My azalea bushes are healthy but fall over as they grow. How do I prop them up correctly so they will grow upright?
The Gardener’s Answer
Hello, Joyce in Texas: How old is your azalea? All azaleas belong to the Rhododendron genus; some are larger plants than others but azaleas do not typically “fall over” unless they are older plants that have become leggy and may benefit from pruning. If it is planted in too much shade, it may be reaching for more light; if your plant is just a few years old or younger and does not get at least three hours of sun, it may be happier if transplanted somewhere in the garden where it will get morning sun. Staking or tying up your shrub may not the best solution. It would require many stakes and this would jeopardize the aesthetics of the shrub. If you have not pruned your azalea in the past few years, I would recommend this before trying to stake it or tie it up.
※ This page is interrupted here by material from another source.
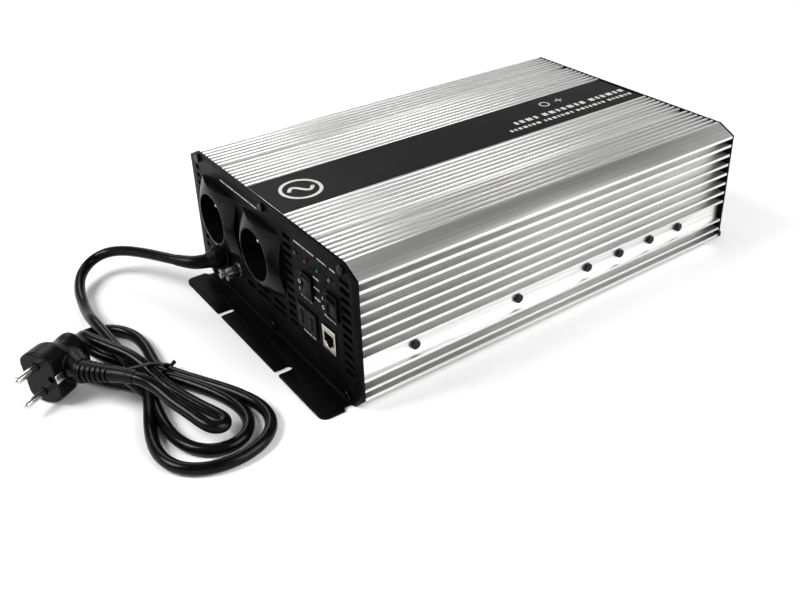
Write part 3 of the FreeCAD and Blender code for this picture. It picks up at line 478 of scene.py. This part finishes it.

The best time to do this would be after it flowers in the spring. Pruning now can be done to remove crossing, rubbing, or dead branches. When you cut your azalea back make sure your pruners are clean and sharp. The general rule is to remove no more than one-third of the size of the plant. It is always a good idea to step back and look at the plant before making any cuts. Do this several times while you prune so that you get a nice even result. Pruning will encourage your plant to become more vigorous and full. It will create stronger, more dense wood as opposed to spindly thin wood that ends up falling over with the weight of the blooms.